Well, yes, and sending money to Sani Abacha's nephew in Nigeria is pretty easy too, but that doesn't mean you should do it.
Investors in the US are used to being protected by the SEC. Their investments might sour, but they pretty much always own what their broker tells them that they own. In the US, it's more or less unheard-of for people to open a brokerage account, fund it, and for the broker to then simply pocket their money while occasionally sending them statements telling them how much money they're making.
Unfortunately, in the rest of the world consumer protections are very different. And even if your broker isn't an outright fraud, the chances are you still don't have anything like the sort of protections offered by the SIPC in the US. Besides, you're going to be paying large transaction costs every step of the way: when you open your account, when you convert your dollars into local currency, when you send the currency abroad, when you buy the stocks, when you receive the dividends, when you convert the dividends back into dollars, when you remit the dollars back to the US, when you sell the stocks, and so on.
On top of that, I think it's pretty fair to say that retail investors simply aren't set up to judge the risks inherent when you layer market risk, counterparty risk, and foreign-exchange risk in the way that Opdyke recommends. The correlations there are complex and dynamic, and even large investment banks have difficulty staying on top of them. Individual investors almost certainly have better things to do than try to judge the relative value of a stock in a country with high exchange-rate volatility to a similarly-priced stock in a country with low exchange-rate volatility - especially when that low volatility is almost certainly the result of an express or implied central bank monetary policy which may or may not change in future.

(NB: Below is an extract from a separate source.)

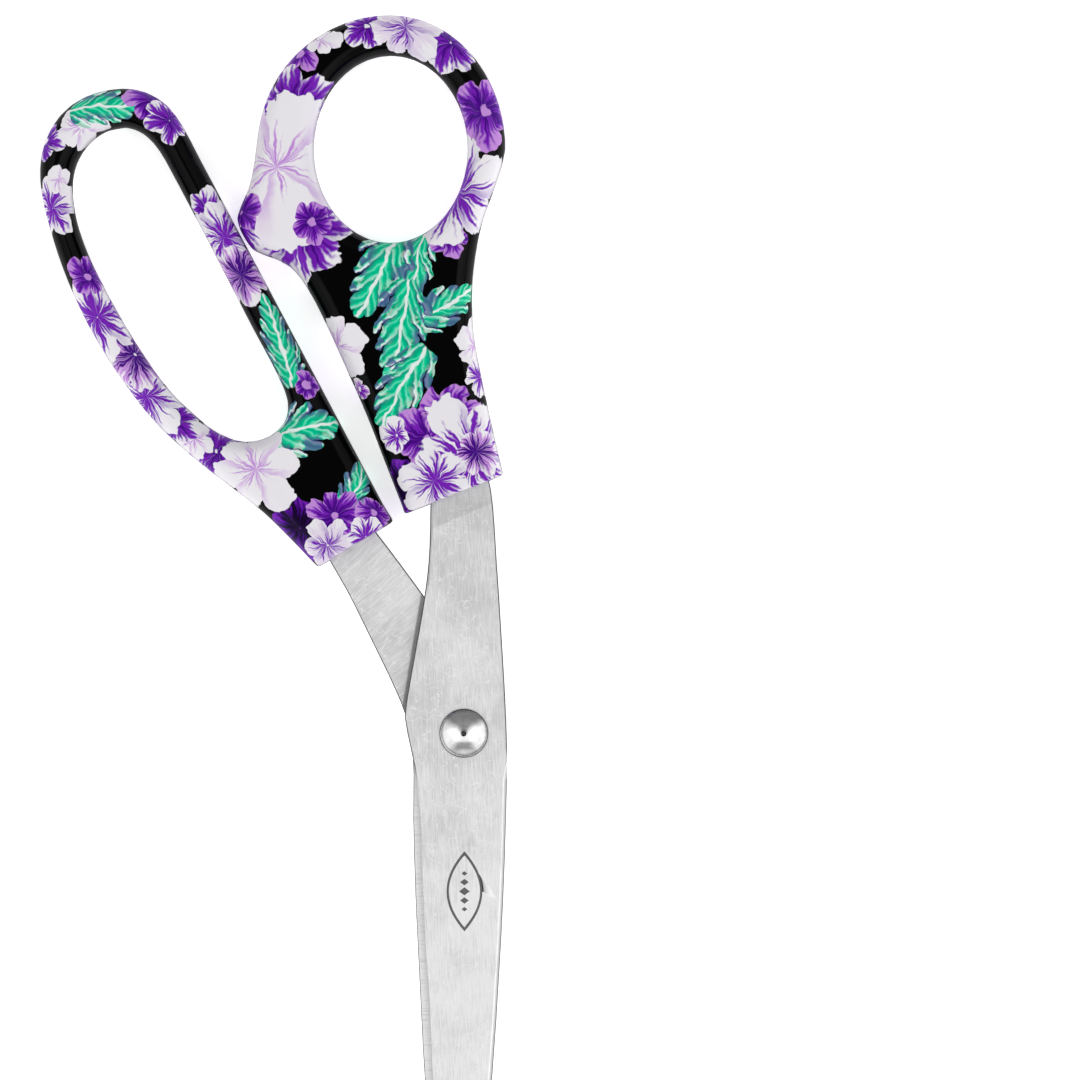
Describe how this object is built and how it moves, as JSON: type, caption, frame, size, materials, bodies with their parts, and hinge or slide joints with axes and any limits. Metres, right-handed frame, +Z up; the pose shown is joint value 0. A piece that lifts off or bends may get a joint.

Opdyke claims to have made good returns by buying a stock in New Zealand in the mid-1990s. He claims that he was "searching for consumer-oriented Pacific Rim companies likely to benefit from Asia's multidecade economic expansion", but I suspect a large proportion of his returns ended up coming from the fact that he inadvertently got exposure to the New Zealand dollar at the same time. In other words, he was just as lucky as he was smart.
Now there is good advice in Opdyke's column, it just happens to be the advice he abjures:
For all the years I've covered financial markets for The Wall Street Journal, I've routinely heard the investment industry counsel that owning individual stocks, much less individual foreign stocks, is not a game small investors like you and I should play. Many pros argue that individual investors should avoid fording the oceans because they haven't got the necessary skills to analyze unfamiliar companies in unfamiliar lands, operating in unfamiliar industries, according to unfamiliar accounting rules and governmental policies.
While Wall Street experts certainly agree with the need to diversify internationally, it's best, they insist, to stick your money in a mutual fund or ETF here in America. If you promise not to hurt yourself, they might suggest you deploy some "play money" in big-name ADRs.
I'm no great fan of "the investment industry". But in this case, they're right.